### Data section
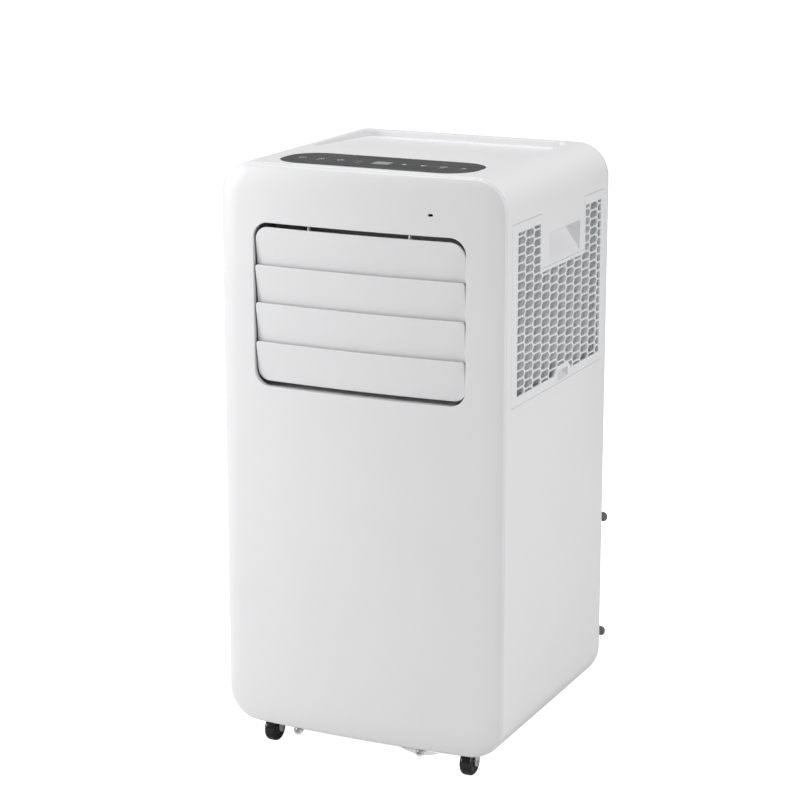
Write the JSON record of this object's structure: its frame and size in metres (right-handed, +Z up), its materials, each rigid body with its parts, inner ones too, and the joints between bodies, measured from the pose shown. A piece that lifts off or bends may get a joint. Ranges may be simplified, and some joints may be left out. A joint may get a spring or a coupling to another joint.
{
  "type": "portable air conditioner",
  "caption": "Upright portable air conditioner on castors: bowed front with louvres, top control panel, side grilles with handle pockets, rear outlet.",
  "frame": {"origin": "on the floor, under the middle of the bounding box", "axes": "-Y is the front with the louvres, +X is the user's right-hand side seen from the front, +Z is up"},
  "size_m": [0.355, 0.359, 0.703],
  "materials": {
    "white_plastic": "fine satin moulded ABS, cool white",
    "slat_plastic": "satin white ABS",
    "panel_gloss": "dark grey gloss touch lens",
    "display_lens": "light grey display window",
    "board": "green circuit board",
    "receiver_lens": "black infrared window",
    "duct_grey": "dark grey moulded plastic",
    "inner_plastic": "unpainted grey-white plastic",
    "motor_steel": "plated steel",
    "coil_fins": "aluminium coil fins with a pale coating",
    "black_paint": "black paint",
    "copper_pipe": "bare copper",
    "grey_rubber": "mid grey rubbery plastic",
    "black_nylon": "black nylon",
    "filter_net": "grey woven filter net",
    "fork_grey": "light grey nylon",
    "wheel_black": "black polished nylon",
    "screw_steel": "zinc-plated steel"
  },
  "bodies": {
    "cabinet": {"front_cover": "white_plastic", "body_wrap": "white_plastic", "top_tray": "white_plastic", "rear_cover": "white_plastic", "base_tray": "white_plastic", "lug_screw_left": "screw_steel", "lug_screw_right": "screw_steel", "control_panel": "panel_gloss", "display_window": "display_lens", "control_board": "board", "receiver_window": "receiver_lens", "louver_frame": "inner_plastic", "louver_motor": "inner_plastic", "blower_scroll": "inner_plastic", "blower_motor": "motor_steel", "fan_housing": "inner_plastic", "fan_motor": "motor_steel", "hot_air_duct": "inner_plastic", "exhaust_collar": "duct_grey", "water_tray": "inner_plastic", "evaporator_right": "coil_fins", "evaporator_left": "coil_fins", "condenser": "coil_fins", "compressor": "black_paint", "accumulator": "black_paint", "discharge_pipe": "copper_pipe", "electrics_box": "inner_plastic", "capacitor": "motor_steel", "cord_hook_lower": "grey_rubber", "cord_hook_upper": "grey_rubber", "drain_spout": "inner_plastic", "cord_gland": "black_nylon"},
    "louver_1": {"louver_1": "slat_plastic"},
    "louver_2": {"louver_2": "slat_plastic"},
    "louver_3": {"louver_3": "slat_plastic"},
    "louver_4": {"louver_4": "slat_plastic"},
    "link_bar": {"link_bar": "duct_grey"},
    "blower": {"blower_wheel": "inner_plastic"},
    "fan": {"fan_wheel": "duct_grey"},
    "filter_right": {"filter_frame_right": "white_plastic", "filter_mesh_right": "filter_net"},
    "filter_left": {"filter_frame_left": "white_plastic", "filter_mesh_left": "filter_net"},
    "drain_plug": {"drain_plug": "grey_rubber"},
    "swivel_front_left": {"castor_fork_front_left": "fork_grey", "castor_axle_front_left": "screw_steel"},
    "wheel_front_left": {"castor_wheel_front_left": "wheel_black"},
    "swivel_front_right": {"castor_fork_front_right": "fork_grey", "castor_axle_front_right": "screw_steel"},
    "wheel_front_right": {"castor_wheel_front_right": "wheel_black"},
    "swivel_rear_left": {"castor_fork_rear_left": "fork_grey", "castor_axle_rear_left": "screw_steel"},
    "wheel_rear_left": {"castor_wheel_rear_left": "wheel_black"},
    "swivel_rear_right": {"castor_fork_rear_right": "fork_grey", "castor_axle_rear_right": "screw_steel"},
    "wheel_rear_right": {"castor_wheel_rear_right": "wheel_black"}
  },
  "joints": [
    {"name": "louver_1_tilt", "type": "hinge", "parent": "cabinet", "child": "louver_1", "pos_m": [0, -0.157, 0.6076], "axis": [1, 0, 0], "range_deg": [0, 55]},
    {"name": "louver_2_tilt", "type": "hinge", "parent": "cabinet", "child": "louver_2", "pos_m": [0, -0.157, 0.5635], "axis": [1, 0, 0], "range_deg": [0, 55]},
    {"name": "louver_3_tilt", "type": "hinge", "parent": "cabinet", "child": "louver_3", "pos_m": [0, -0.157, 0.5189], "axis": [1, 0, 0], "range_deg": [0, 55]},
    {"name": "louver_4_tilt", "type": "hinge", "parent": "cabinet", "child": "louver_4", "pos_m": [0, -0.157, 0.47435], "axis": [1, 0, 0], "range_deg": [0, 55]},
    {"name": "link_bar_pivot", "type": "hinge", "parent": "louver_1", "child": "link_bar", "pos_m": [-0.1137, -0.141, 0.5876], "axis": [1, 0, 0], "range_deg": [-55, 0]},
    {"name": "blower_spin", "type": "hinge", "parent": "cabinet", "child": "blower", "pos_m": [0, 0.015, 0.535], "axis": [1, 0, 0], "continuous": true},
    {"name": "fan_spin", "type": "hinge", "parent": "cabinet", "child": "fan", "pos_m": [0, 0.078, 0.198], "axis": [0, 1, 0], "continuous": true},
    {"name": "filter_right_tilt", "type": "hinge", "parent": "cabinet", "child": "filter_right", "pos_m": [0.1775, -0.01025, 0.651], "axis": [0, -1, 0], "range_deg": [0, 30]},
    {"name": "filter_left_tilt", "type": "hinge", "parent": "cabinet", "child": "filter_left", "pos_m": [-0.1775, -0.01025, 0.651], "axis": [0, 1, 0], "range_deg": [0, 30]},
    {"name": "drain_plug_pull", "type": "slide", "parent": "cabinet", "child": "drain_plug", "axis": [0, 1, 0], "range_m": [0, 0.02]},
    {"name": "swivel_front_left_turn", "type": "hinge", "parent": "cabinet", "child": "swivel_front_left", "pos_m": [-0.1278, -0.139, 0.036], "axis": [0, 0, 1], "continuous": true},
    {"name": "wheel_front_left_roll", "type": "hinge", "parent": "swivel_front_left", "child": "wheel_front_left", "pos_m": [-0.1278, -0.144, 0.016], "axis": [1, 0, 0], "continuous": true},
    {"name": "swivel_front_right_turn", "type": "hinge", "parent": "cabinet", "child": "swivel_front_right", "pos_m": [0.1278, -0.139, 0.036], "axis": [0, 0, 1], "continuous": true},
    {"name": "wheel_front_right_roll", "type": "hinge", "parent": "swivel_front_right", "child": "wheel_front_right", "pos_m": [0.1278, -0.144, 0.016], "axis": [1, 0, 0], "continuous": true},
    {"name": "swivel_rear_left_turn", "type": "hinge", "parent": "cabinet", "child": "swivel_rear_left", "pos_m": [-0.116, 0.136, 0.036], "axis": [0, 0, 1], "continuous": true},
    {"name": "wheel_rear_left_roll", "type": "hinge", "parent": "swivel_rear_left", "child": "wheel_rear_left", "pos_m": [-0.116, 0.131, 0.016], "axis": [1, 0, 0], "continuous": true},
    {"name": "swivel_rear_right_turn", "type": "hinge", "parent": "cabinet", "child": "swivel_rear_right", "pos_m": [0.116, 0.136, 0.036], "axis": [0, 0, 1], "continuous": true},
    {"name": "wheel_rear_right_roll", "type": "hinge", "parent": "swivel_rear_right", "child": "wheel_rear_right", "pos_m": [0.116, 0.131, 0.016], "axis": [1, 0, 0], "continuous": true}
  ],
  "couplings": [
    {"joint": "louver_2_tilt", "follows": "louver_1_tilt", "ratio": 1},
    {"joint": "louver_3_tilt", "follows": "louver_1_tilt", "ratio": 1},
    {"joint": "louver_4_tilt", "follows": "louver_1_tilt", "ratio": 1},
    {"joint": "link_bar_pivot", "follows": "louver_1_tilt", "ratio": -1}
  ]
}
######
» **Work to be completed**
Restate the listing in full, word for word.

» **Solution to the problem**
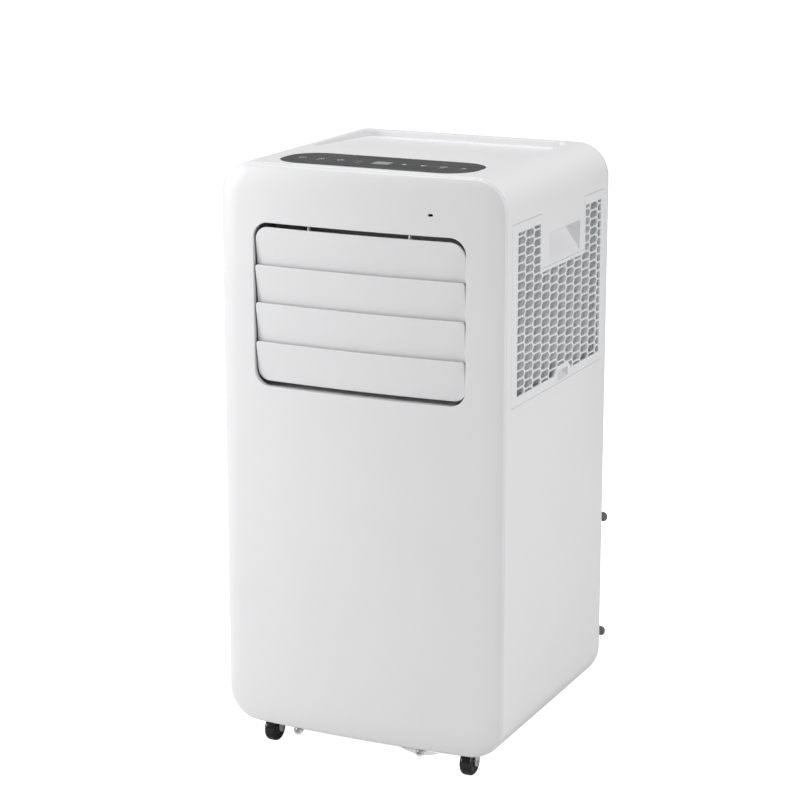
Write the JSON record of this object's structure: its frame and size in metres (right-handed, +Z up), its materials, each rigid body with its parts, inner ones too, and the joints between bodies, measured from the pose shown. A piece that lifts off or bends may get a joint. Ranges may be simplified, and some joints may be left out. A joint may get a spring or a coupling to another joint.
{
  "type": "portable air conditioner",
  "caption": "Upright portable air conditioner on castors: bowed front with louvres, top control panel, side grilles with handle pockets, rear outlet.",
  "frame": {"origin": "on the floor, under the middle of the bounding box", "axes": "-Y is the front with the louvres, +X is the user's right-hand side seen from the front, +Z is up"},
  "size_m": [0.355, 0.359, 0.703],
  "materials": {
    "white_plastic": "fine satin moulded ABS, cool white",
    "slat_plastic": "satin white ABS",
    "panel_gloss": "dark grey gloss touch lens",
    "display_lens": "light grey display window",
    "board": "green circuit board",
    "receiver_lens": "black infrared window",
    "duct_grey": "dark grey moulded plastic",
    "inner_plastic": "unpainted grey-white plastic",
    "motor_steel": "plated steel",
    "coil_fins": "aluminium coil fins with a pale coating",
    "black_paint": "black paint",
    "copper_pipe": "bare copper",
    "grey_rubber": "mid grey rubbery plastic",
    "black_nylon": "black nylon",
    "filter_net": "grey woven filter net",
    "fork_grey": "light grey nylon",
    "wheel_black": "black polished nylon",
    "screw_steel": "zinc-plated steel"
  },
  "bodies": {
    "cabinet": {"front_cover": "white_plastic", "body_wrap": "white_plastic", "top_tray": "white_plastic", "rear_cover": "white_plastic", "base_tray": "white_plastic", "lug_screw_left": "screw_steel", "lug_screw_right": "screw_steel", "control_panel": "panel_gloss", "display_window": "display_lens", "control_board": "board", "receiver_window": "receiver_lens", "louver_frame": "inner_plastic", "louver_motor": "inner_plastic", "blower_scroll": "inner_plastic", "blower_motor": "motor_steel", "fan_housing": "inner_plastic", "fan_motor": "motor_steel", "hot_air_duct": "inner_plastic", "exhaust_collar": "duct_grey", "water_tray": "inner_plastic", "evaporator_right": "coil_fins", "evaporator_left": "coil_fins", "condenser": "coil_fins", "compressor": "black_paint", "accumulator": "black_paint", "discharge_pipe": "copper_pipe", "electrics_box": "inner_plastic", "capacitor": "motor_steel", "cord_hook_lower": "grey_rubber", "cord_hook_upper": "grey_rubber", "drain_spout": "inner_plastic", "cord_gland": "black_nylon"},
    "louver_1": {"louver_1": "slat_plastic"},
    "louver_2": {"louver_2": "slat_plastic"},
    "louver_3": {"louver_3": "slat_plastic"},
    "louver_4": {"louver_4": "slat_plastic"},
    "link_bar": {"link_bar": "duct_grey"},
    "blower": {"blower_wheel": "inner_plastic"},
    "fan": {"fan_wheel": "duct_grey"},
    "filter_right": {"filter_frame_right": "white_plastic", "filter_mesh_right": "filter_net"},
    "filter_left": {"filter_frame_left": "white_plastic", "filter_mesh_left": "filter_net"},
    "drain_plug": {"drain_plug": "grey_rubber"},
    "swivel_front_left": {"castor_fork_front_left": "fork_grey", "castor_axle_front_left": "screw_steel"},
    "wheel_front_left": {"castor_wheel_front_left": "wheel_black"},
    "swivel_front_right": {"castor_fork_front_right": "fork_grey", "castor_axle_front_right": "screw_steel"},
    "wheel_front_right": {"castor_wheel_front_right": "wheel_black"},
    "swivel_rear_left": {"castor_fork_rear_left": "fork_grey", "castor_axle_rear_left": "screw_steel"},
    "wheel_rear_left": {"castor_wheel_rear_left": "wheel_black"},
    "swivel_rear_right": {"castor_fork_rear_right": "fork_grey", "castor_axle_rear_right": "screw_steel"},
    "wheel_rear_right": {"castor_wheel_rear_right": "wheel_black"}
  },
  "joints": [
    {"name": "louver_1_tilt", "type": "hinge", "parent": "cabinet", "child": "louver_1", "pos_m": [0, -0.157, 0.6076], "axis": [1, 0, 0], "range_deg": [0, 55]},
    {"name": "louver_2_tilt", "type": "hinge", "parent": "cabinet", "child": "louver_2", "pos_m": [0, -0.157, 0.5635], "axis": [1, 0, 0], "range_deg": [0, 55]},
    {"name": "louver_3_tilt", "type": "hinge", "parent": "cabinet", "child": "louver_3", "pos_m": [0, -0.157, 0.5189], "axis": [1, 0, 0], "range_deg": [0, 55]},
    {"name": "louver_4_tilt", "type": "hinge", "parent": "cabinet", "child": "louver_4", "pos_m": [0, -0.157, 0.47435], "axis": [1, 0, 0], "range_deg": [0, 55]},
    {"name": "link_bar_pivot", "type": "hinge", "parent": "louver_1", "child": "link_bar", "pos_m": [-0.1137, -0.141, 0.5876], "axis": [1, 0, 0], "range_deg": [-55, 0]},
    {"name": "blower_spin", "type": "hinge", "parent": "cabinet", "child": "blower", "pos_m": [0, 0.015, 0.535], "axis": [1, 0, 0], "continuous": true},
    {"name": "fan_spin", "type": "hinge", "parent": "cabinet", "child": "fan", "pos_m": [0, 0.078, 0.198], "axis": [0, 1, 0], "continuous": true},
    {"name": "filter_right_tilt", "type": "hinge", "parent": "cabinet", "child": "filter_right", "pos_m": [0.1775, -0.01025, 0.651], "axis": [0, -1, 0], "range_deg": [0, 30]},
    {"name": "filter_left_tilt", "type": "hinge", "parent": "cabinet", "child": "filter_left", "pos_m": [-0.1775, -0.01025, 0.651], "axis": [0, 1, 0], "range_deg": [0, 30]},
    {"name": "drain_plug_pull", "type": "slide", "parent": "cabinet", "child": "drain_plug", "axis": [0, 1, 0], "range_m": [0, 0.02]},
    {"name": "swivel_front_left_turn", "type": "hinge", "parent": "cabinet", "child": "swivel_front_left", "pos_m": [-0.1278, -0.139, 0.036], "axis": [0, 0, 1], "continuous": true},
    {"name": "wheel_front_left_roll", "type": "hinge", "parent": "swivel_front_left", "child": "wheel_front_left", "pos_m": [-0.1278, -0.144, 0.016], "axis": [1, 0, 0], "continuous": true},
    {"name": "swivel_front_right_turn", "type": "hinge", "parent": "cabinet", "child": "swivel_front_right", "pos_m": [0.1278, -0.139, 0.036], "axis": [0, 0, 1], "continuous": true},
    {"name": "wheel_front_right_roll", "type": "hinge", "parent": "swivel_front_right", "child": "wheel_front_right", "pos_m": [0.1278, -0.144, 0.016], "axis": [1, 0, 0], "continuous": true},
    {"name": "swivel_rear_left_turn", "type": "hinge", "parent": "cabinet", "child": "swivel_rear_left", "pos_m": [-0.116, 0.136, 0.036], "axis": [0, 0, 1], "continuous": true},
    {"name": "wheel_rear_left_roll", "type": "hinge", "parent": "swivel_rear_left", "child": "wheel_rear_left", "pos_m": [-0.116, 0.131, 0.016], "axis": [1, 0, 0], "continuous": true},
    {"name": "swivel_rear_right_turn", "type": "hinge", "parent": "cabinet", "child": "swivel_rear_right", "pos_m": [0.116, 0.136, 0.036], "axis": [0, 0, 1], "continuous": true},
    {"name": "wheel_rear_right_roll", "type": "hinge", "parent": "swivel_rear_right", "child": "wheel_rear_right", "pos_m": [0.116, 0.131, 0.016], "axis": [1, 0, 0], "continuous": true}
  ],
  "couplings": [
    {"joint": "louver_2_tilt", "follows": "louver_1_tilt", "ratio": 1},
    {"joint": "louver_3_tilt", "follows": "louver_1_tilt", "ratio": 1},
    {"joint": "louver_4_tilt", "follows": "louver_1_tilt", "ratio": 1},
    {"joint": "link_bar_pivot", "follows": "louver_1_tilt", "ratio": -1}
  ]
}